My teaching of educational research methods presented a very different challenge to teaching chemistry and physics to children, but my experience of using pedagogy in the school classroom, and then modelling some of those techniques in graduate teacher education provided background experience I was able to apply to this new context.

Those of us who come into University teaching as trained and experienced school teachers are lucky to have that background and fund of experience to draw upon. I know most University teachers do not follow this route, and indeed sometimes receive limited support in learning about pedagogy when they start teaching in the university sector. I hope therefore that some of what I have shared today may make useful material for others to reflect on.

Notes:

1 Strictly, here I am discussing what is sometimes known as 'personal' constructivism, as opposed to social constructivism. My own view is that these are not competing accounts, so much as complementary descriptions at different levels.
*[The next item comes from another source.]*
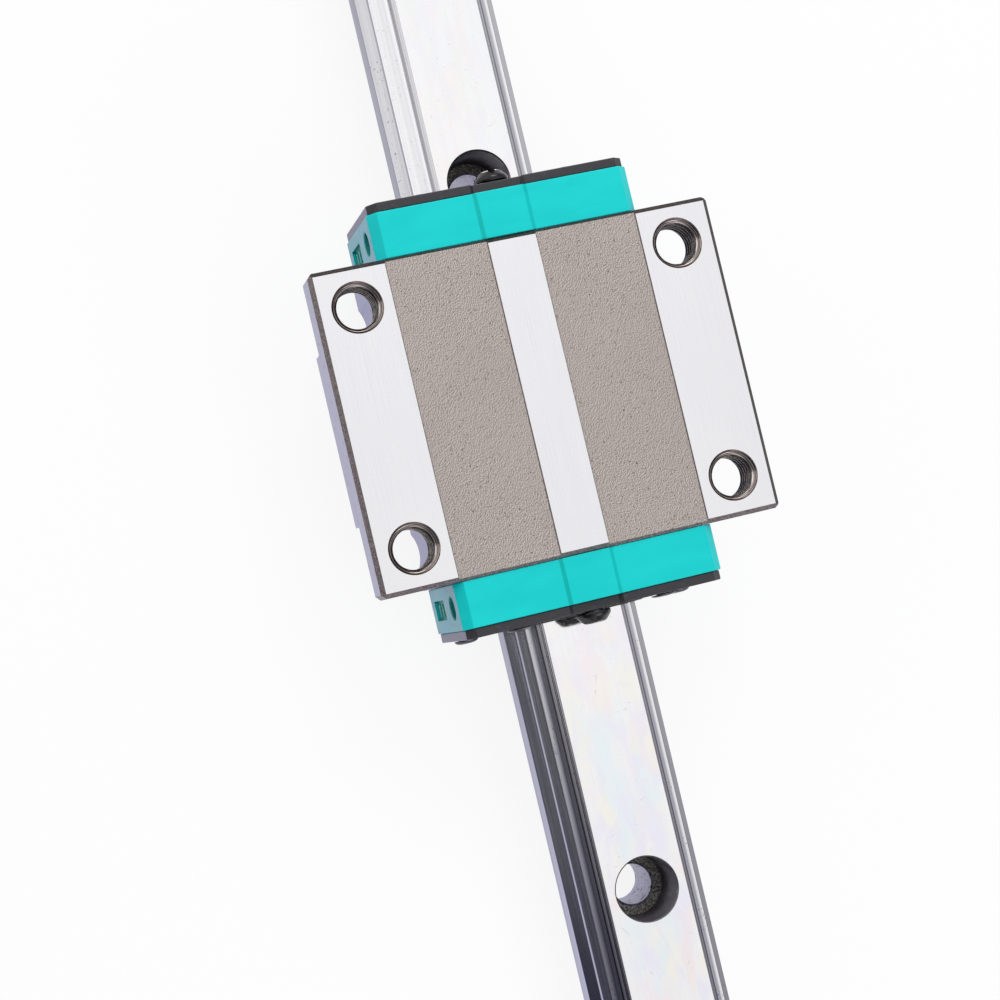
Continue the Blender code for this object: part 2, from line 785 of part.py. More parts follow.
def guide_profile():
    """A spool whose hollow rim is the inner side of the turning balls' path."""
    half_height = RACE_RADIUS - SEAT_GAP
    opening = math.asin(half_height / RACE_RADIUS)
    rim = arc((TURN_RADIUS, 0), RACE_RADIUS, math.pi - opening, math.pi + opening, RACE_SEGMENTS)
    return [(0, half_height), *rim, (0, -half_height)]


def turnarounds(shop, name, points, carriage, end, side):
    """The upper and the lower turned shape of one side's turnarounds, at one end of the block."""
    for level, (row_z, return_angle) in ROWS.items():
        middle = turn_middle(side, row_z, return_angle)
        shape = shop.cutter(
            f"{name}_{level}",
            profile(points),
            carriage,
            location=(middle.x, end * TURN_START, middle.z),
            rotation=(0, -side * return_angle, 0),
        )
        yield turn_profile(shape, TURN_SEGMENTS)


def bridge_box(end, side, clearance):
    """The bar that joins a side's two guide spools, or its recess when given a clearance."""
    upper, lower = (turn_middle(side, row_z, angle) for row_z, angle in ROWS.values())
    middle = (upper.x + lower.x) / 2
    half = BRIDGE_WIDTH / 2 + clearance
    low = (middle - half, end * TURN_START, lower.z)
    high = (middle + half, end * (CAP_INNER_END + BRIDGE_DEPTH + clearance), upper.z)
    return box(low, high)


def make_end_cap(shop, carriage, end_name, end):
    span = sorted((end * CAP_INNER_END, end * CAP_OUTER_END))
    name = f"end_cap_{end_name}"
    cap = shop.part(name, prism(cap_outline(), *span), "cap", carriage)
    for side_name, side in LEFT_AND_RIGHT.items():
        prefix = f"{name}_turn_{side_name}"
        cut(cap, turnarounds(shop, prefix, turnaround_profile(), carriage, end, side))
        recess = shop.cutter(f"{prefix}_bridge", bridge_box(end, side, SEAT_GAP), carriage)
        cut(cap, [recess])
    inner = CAP_INNER_END - CUT_MARGIN
    outer = CAP_OUTER_END + CUT_MARGIN
    for place_name, place in screw_places():
        hole = lengthwise_hole(
            shop,
            f"{name}_screw_hole_{place_name}",
            carriage,
            SCREW_CLEARANCE_DIAMETER,
            place,
            end * inner,
            end * outer,
        )
        cut(cap, [hole])
    plug_floor = HEAD_SEAT_END - PLUG_SHANK_LENGTH - SEAT_GAP
    plug_hole = lengthwise_hole(
        shop,
        f"{name}_plug_hole",
        carriage,
        PLUG_HOLE_DIAMETER,
        (0, PLUG_Z),
        end * plug_floor,
        end * outer,
        BORE_SEGMENTS,
    )
    cut(cap, [plug_hole])
    cut(cap, side_recess_cutters(shop, carriage, name, end))
    return cap


def side_recess_cutters(shop, carriage, name, end):
    """The round port and the moulded window in each side of an end cap."""
    middle = end * (CAP_INNER_END + CAP_OUTER_END) / 2
    face = CAP_WIDTH / 2
    for side_name, side in LEFT_AND_RIGHT.items():
        yield shop.cutter(
            f"{name}_port_{side_name}",
            cylinder(PORT_DIAMETER, PORT_DEPTH + CUT_MARGIN, BORE_SEGMENTS),
            carriage,
            location=(side * (face - (PORT_DEPTH - CUT_MARGIN) / 2), middle, PORT_Z),
            rotation=(0, math.pi / 2, 0),
        )
        low = (side * (face - WINDOW_DEPTH), middle - WINDOW_WIDTH / 2, WINDOW_FLOOR)
        high = (side * (face + CUT_MARGIN), middle + WINDOW_WIDTH / 2, WINDOW_FLOOR + WINDOW_HEIGHT)
        yield shop.cutter(f"{name}_window_{side_name}", box(low, high), carriage)


def make_return_guide(shop, carriage, end_name, end, side_name, side):
    name = f"return_guide_{end_name}_{side_name}"
    guide = shop.part(name, bridge_box(end, side, 0), "guide", carriage)
    for spool in turnarounds(shop, name, guide_profile(), carriage, end, side):
        combine(guide, spool, "UNION")
    reach = BLOCK_WIDTH / 2
    low = (-reach, end * CAP_INNER_END, 0)
    high = (reach, 0, ASSEMBLY_HEIGHT)
    cut(guide, [shop.cutter(f"{name}_flat", box(low, high), carriage)])
    return guide


def make_end_seal(shop, carriage, end_name, end):
    name = f"end_seal_{end_name}"
    lip_end = SEAL_OUTER_END + SEAL_LIP_HEIGHT
    span = sorted((end * SEAL_INNER_END, end * lip_end))
    seal = shop.part(name, prism(seal_outline(), *span), "seal", carriage)
    cut_span = sorted((end * SEAL_OUTER_END, end * (lip_end + CUT_MARGIN)))
    cut(seal, [shop.cutter(f"{name}_around_lip", prism(around_lip_outline(), *cut_span), carriage)])
    inner = SEAL_INNER_END - CUT_MARGIN
    outer = SEAL_OUTER_END + CUT_MARGIN
    for place_name, place in screw_places():
        hole_name = f"{name}_screw_hole_{place_name}"
        diameter = SCREW_CLEARANCE_DIAMETER
        hole = lengthwise_hole(shop, hole_name, carriage, diameter, place, end * inner, end * outer)
        cut(seal, [hole])
    plug_hole = lengthwise_hole(
        shop,
        f"{name}_plug_hole",
        carriage,
        PLUG_HOLE_DIAMETER,
        (0, PLUG_Z),
        end * inner,
        end * outer,
        BORE_SEGMENTS,
    )
    cut(seal, [plug_hole])
    return seal


def make_turned_part(shop, name, points, material, carriage, end, place, cutters=()):
    """A turned piece whose head faces out of the carriage and seats on the end seal."""
    piece = shop.part(
        name,
        profile(points),
        material,
        carriage,
        location=(place[0], end * HEAD_SEAT_END, place[1]),
        rotation=(-end * math.pi / 2, 0, 0),
    )
    turn_profile(piece, SCREW_SEGMENTS)
    cut(piece, cutters)
    settle(piece)
    return piece


def cap_screw_profile():
    head = SCREW_HEAD_DIAMETER / 2
    shank = SCREW_DIAMETER / 2
    reach = HEAD_SEAT_END - BLOCK_END + SCREW_GRIP
    return [
        (0, SCREW_HEAD_HEIGHT),
        (head - SCREW_HEAD_ROUNDING, SCREW_HEAD_HEIGHT),
        (head, SCREW_HEAD_HEIGHT / 2),
        (head, 0),
        (shank, 0),
        (shank, -reach),
        (0, -reach),
    ]


def grease_plug_profile():
    collar = PLUG_COLLAR_DIAMETER / 2
    tip = PLUG_TIP_DIAMETER / 2
    shank = PLUG_SHANK_DIAMETER / 2
    return [
        (0, PLUG_COLLAR_HEIGHT + PLUG_CONE_HEIGHT),
        (tip, PLUG_COLLAR_HEIGHT + PLUG_CONE_HEIGHT),
        (collar, PLUG_COLLAR_HEIGHT),
        (collar, 0),
        (shank, 0),
        (shank, -PLUG_SHANK_LENGTH),
        (0, -PLUG_SHANK_LENGTH),
    ]


def make_grease_plug(shop, carriage, end_name, end):
    """A slotted screw plug, its slot level at the front and upright at the rear, as they were driven."""
    name = f"grease_plug_{end_name}"
    along = PLUG_COLLAR_DIAMETER / 2 + CUT_MARGIN
    across = PLUG_SLOT_WIDTH / 2
    half_x, half_z = (along, across) if end_name == "front" else (across, along)
    tip = HEAD_SEAT_END + PLUG_COLLAR_HEIGHT + PLUG_CONE_HEIGHT
    low = (-half_x, end * (tip - PLUG_SLOT_DEPTH), PLUG_Z - half_z)
    high = (half_x, end * (tip + CUT_MARGIN), PLUG_Z + half_z)
    slot = shop.cutter(f"{name}_slot", box(low, high), carriage)
    points = grease_plug_profile()
    make_turned_part(shop, name, points, "plug", carriage, end, (0, PLUG_Z), [slot])


def make_ends(shop, carriage):
    for end_name, end in FRONT_AND_REAR.items():
        make_end_cap(shop, carriage, end_name, end)
        make_end_seal(shop, carriage, end_name, end)
        make_grease_plug(shop, carriage, end_name, end)
        for place_name, place in screw_places():
            screw_name = f"cap_screw_{end_name}_{place_name}"
            make_turned_part(shop, screw_name, cap_screw_profile(), "screw", carriage, end, place)
        for side_name, side in LEFT_AND_RIGHT.items():
            make_return_guide(shop, carriage, end_name, end, side_name, side)


def make_ball_circuits(shop, carriage):
    for side_name, side in LEFT_AND_RIGHT.items():
        for level, (row_z, return_angle) in ROWS.items():
            curve = ball_circuit_curve(side, row_z, return_angle)
            shop.part(f"ball_circuit_{level}_{side_name}", curve, "ball", carriage)


def make_strips(shop, carriage):
    """The long strips that run the block's length: seals under its legs, and ball retainers."""
    for side_name, side in LEFT_AND_RIGHT.items():
        seal = prism(mirrored(bottom_seal_outline(), side), -BLOCK_END, BLOCK_END)
        shop.part(f"bottom_seal_{side_name}", seal, "seal", carriage)
        retainer = prism(mirrored(side_retainer_outline(), side), -BLOCK_END, BLOCK_END)
        shop.part(f"side_retainer_{side_name}", retainer, "guide", carriage)
    top_retainer = prism(top_retainer_outline(), -BLOCK_END, BLOCK_END)
    shop.part("top_retainer", top_retainer, "guide", carriage)


def build():
    clear_scene()
    shop = Workshop("precision_linear_stage")
    make_rail(shop)
    carriage = shop.empty("carriage", (0, CARRIAGE_OFFSET, 0))
    make_block(shop, carriage)
    make_ends(shop, carriage)
    make_ball_circuits(shop, carriage)
    make_strips(shop, carriage)


build()
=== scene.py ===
"""Looks of a profiled rail and its flanged ball carriage, on a pale floor in soft studio light."""

import math

import bmesh
import bpy
from mathutils import Matrix, Vector


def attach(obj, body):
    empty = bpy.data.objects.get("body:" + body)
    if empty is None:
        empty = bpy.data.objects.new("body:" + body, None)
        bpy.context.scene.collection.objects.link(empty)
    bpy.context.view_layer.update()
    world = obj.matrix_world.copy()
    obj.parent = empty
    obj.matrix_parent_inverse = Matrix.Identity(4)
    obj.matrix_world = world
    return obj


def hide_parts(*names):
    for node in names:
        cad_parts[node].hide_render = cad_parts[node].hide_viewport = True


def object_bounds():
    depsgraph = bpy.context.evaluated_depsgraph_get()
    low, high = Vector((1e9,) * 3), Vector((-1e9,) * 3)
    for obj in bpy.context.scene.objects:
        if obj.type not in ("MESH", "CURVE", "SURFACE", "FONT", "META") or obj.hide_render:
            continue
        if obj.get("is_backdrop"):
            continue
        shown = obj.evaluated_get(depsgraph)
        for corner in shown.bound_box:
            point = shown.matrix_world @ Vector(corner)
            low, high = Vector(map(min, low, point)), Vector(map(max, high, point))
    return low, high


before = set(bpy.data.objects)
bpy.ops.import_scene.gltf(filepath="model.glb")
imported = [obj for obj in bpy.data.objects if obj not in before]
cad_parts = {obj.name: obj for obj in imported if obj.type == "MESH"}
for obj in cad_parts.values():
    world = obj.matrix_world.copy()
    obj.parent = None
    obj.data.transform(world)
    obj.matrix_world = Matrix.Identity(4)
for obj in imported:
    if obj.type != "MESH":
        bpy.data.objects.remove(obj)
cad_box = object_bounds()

# All sizes are in millimetres unless a line says otherwise, and MM brings them to metres.
MM = 0.001

# Rail
RAIL_END = 180
RAIL_HALF_WIDTH = 14
RAIL_HEIGHT = 26
RAIL_TOP_EDGE = 0.25
RAIL_FOOT_HEIGHT = 6.6
RAIL_FOOT_CHAMFER = 0.8
RAIL_SHOULDER_TOP = 11.8
RAIL_NOSE_HEIGHT = 1.6
RAIL_END_CHAMFER = 0.5
RAIL_ROUNDING = 0.22
HOLE_PITCH = 80
HOLE_COUNT = 5
COUNTERBORE_RADIUS = 7
COUNTERBORE_FLOOR = 14
COUNTERBORE_EDGE = 0.3
COUNTERBORE_FILLET = 0.2
BOLT_HOLE_RADIUS = 4.5
BOLT_HOLE_EDGE = 0.35
BOLT_HOLE_EXIT = 0.5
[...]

2 [Edited from the final script on grounds of time] It was this empirical finding that turned me from a highly enthusiastic and conscientious science student on entering my first year of university to a highly enthusiastic and conscientious student representative and committee member on entering my second year! I needed to be doing something I felt I had some chance at being good at. That I felt a failure at being a student by the end of my first term of university was in part because I had already read a lot of books about learning and study skills and probably actually knew more about learning (but certainly not chemistry) than my lecturers, so felt I was in a position to realise how hopeless the task of mastering all my lecture courses would be. Whether that evaluation was actually correct, my period of despondency about my studies was probably a very useful experience for a future teacher.

3 Teaching is never that straightforward, and this includes school teaching. All classes are to some extent 'mixed ability', and, mixed in many other ways (aptitude, interest, motivation, cultural resources, social capital…); school teaching involves requiring people to attend regardless of their preferences, and requires the subject matter to be fitted into a formal timetable of, e.g., 50 minute slots. However, in many contexts, the teacher has freedom to divide the class up in ways (both temporally, and via grouping) that may not be feasible or acceptable when lectures are expected.

4 Later it was referred to as the KS2-3 course, which means nothing to anyone outside the English system.

5 This one day per week only applied during the period when students were not on block professional placements in schools. Later the specialist input was cut to half a day a week. Later, still, shortly before I withdrew form working on that programme, it was cut further. The amount of time available in a one-year course where the government requires students to spend 2/3rd of the time in schools is a major resource constraint.

6 When I first worked on this course it was seem as a kind of flagship course as it had to have special accreditation to allow doctoral scholar funded by the national research councils. The course included both doctoral students and masters students looking for an MPhil in Education Research (which would later allow progression to a PhD, but was also seen as a significant training in educational research fro those who did not intend to proceed to further qualifications. This was a full-time one year course which could hte the first year, or a preparatory year for doctoral study. Later the 2-year part-time equivalent course was incorporated with this course, which was a progressive move in terms of the mix of students in the group (more home-based students as part-timers had to be relatively local) but led to the obvious problem of trying to sequence a course progression that worked for both groups of students, some attending twice a week, some only attending on one day but over two years.